Contrast this with the Japanese who, when they can afford such luxuries -- space being at a distinct premium -- carefully construct their yard as a garden with near, middle and distant views that do not include the neighbors. If the site lacks a suitable distant view, then a large tree at the fence is used. When needful a completely different view is suggested inside the garden then is available outside the garden. For the Japanese what is in their yard is of concern, while what is beyond is less so. Involvement with the neighbors is nothing but trouble.
Goemon is an incredibly fine restaurant in the Bunkyo-ku section of Tokyo.
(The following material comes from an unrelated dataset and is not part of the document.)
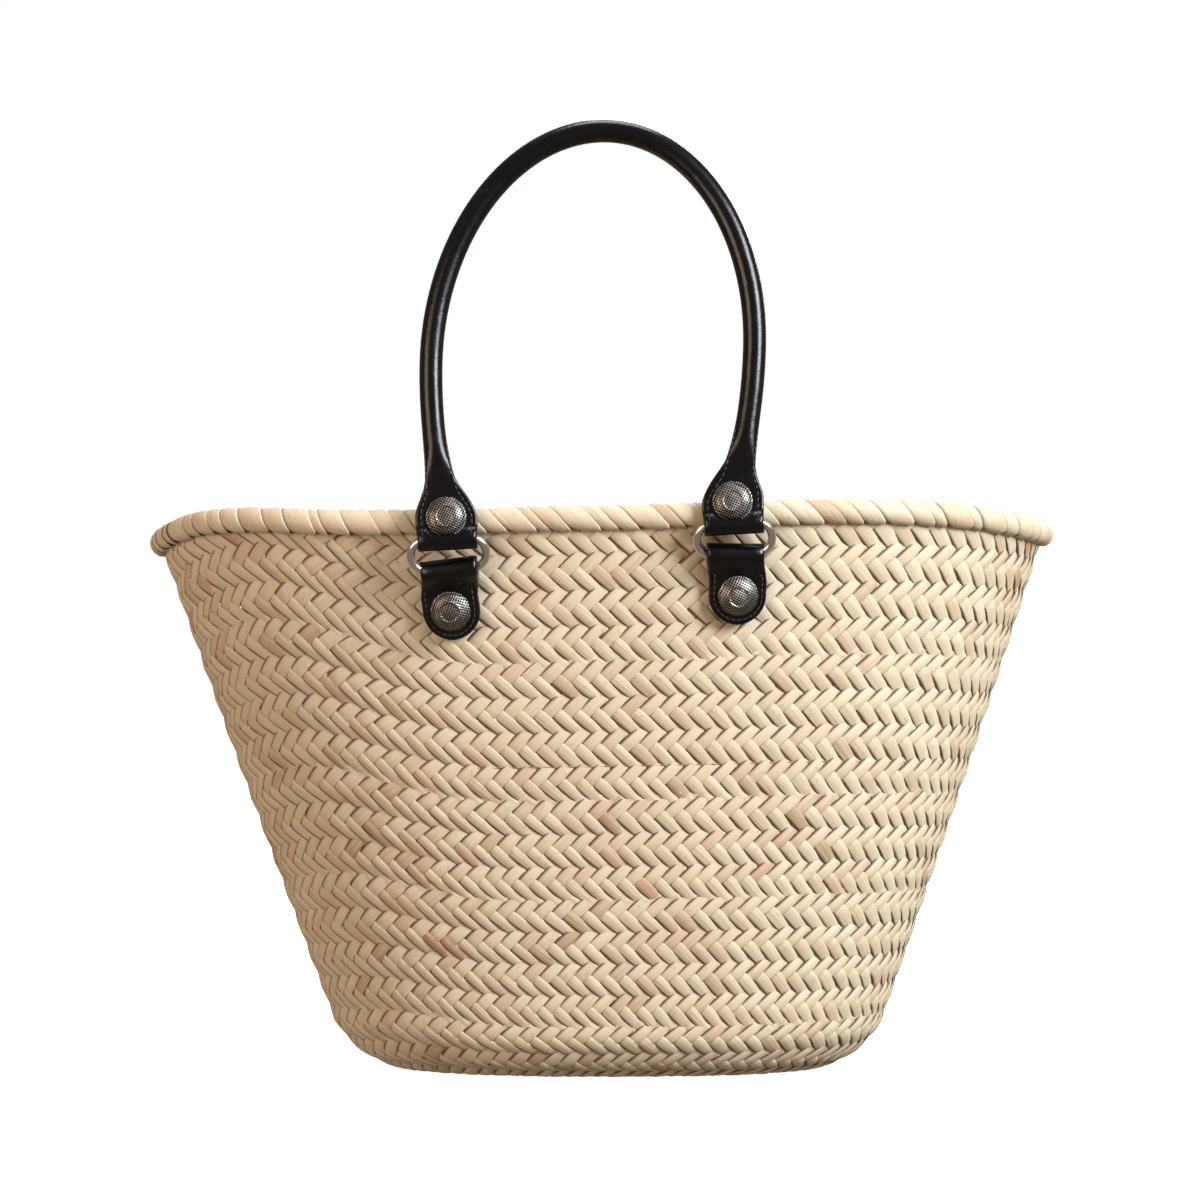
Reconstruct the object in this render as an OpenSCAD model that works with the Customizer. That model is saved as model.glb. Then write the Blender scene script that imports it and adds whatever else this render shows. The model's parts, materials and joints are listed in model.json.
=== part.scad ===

It is located between the multi-story buildings that line a major downtown arterial and a rock out-cropping as tall as the buildings. On the street all is noise and light and hustle with traffic, pachinko parlors and shoppers. Turn in to the narrow alley that leads to Goemon's and all that diminishes. At the entrance is a large iron ufuro, or bath tub. This is significant of the historical Goemon, a heart of gold bandit who ended his career being boiled to death in one. The tub took its name from the outlaw. The restaurant took its name from the tub. Think of it as "Robin's 'Hood" for a more occidental turn. Past this the brick gives way to the traditional wood materials of a traditional Japanese Inn. This envelops a garden -- complete with carp pond -- on three sides. Diners sit in small rooms, one per party, looking at the garden during the inclement bits of the year. In the al fresco season, they move into the garden. Seated, one may look toward and up the rock out-cropping. The eyes come to rest on a very -- very tall evergreen jutting from the summit which points alertly into the night sky as though guarding a mountain pass. All the noise of the city is absent from this courtyard. The diners have no sight in any direction of city buildings. The night sky reveals stars -- not the city glow that obliterates them elsewhere in the Kanto. It is a superb design which achieves its goals with a minium of apparent effort. The food exceeds the setting. What is it? Your choice of seasonal compilations of tofu or of the same with the addition of thinly sliced raw chicken breast. Superb is too drab a word.

Monday, May 16, 2005

Some Where Not Too Distant

According to my memory of a tidbit handed out by Tom Allen the affable host of CBC Radio Two's morning show: Music and Company this AM: about this week in 1891 one George Hormel opened a butcher shop in the wilds of Minnesota. In 1926, joined by his son Jay Hormel, They unveiled that bane of the cafeteria counter: Spam. This is now marketed the world over dispite its offence to good taste everywhere. Its obloquy led to unwanted e-mail being described in it's honor. Denizens of the internets have dispensation to drown their muttering sorrows in their libation of choice.
-- ml

Tom Unswift and the OS Dragon: Cutting Edge

It only took a week this time. It should be apparent that in most respects I do not reside very near the cutting edge. As a progarammer once remarked: "that's where the bleeding occurs." But once a year or so I get a misbegotten notion to upgrade to the current newest and bestest SuSE. I have done this since SuSE 5.0 and have learned a thing almost or not quite. B-A-C-K-U-P! And then BACKUP SOME MORE. Still I never quite manage to upgrade cleanly. (This is not a criticism of SuSE. The problems invariably turn out to be my inability to accept that my computer is not a mind reader.) This time I choked on passwords. Being an unconnected single user at home I abominate the things as needless keystrokes between me and what I want to do. When you use an OS meant for a business environment they, quite understandably, have a different view. They are right and I am wrong. Wanna make somethin' of it?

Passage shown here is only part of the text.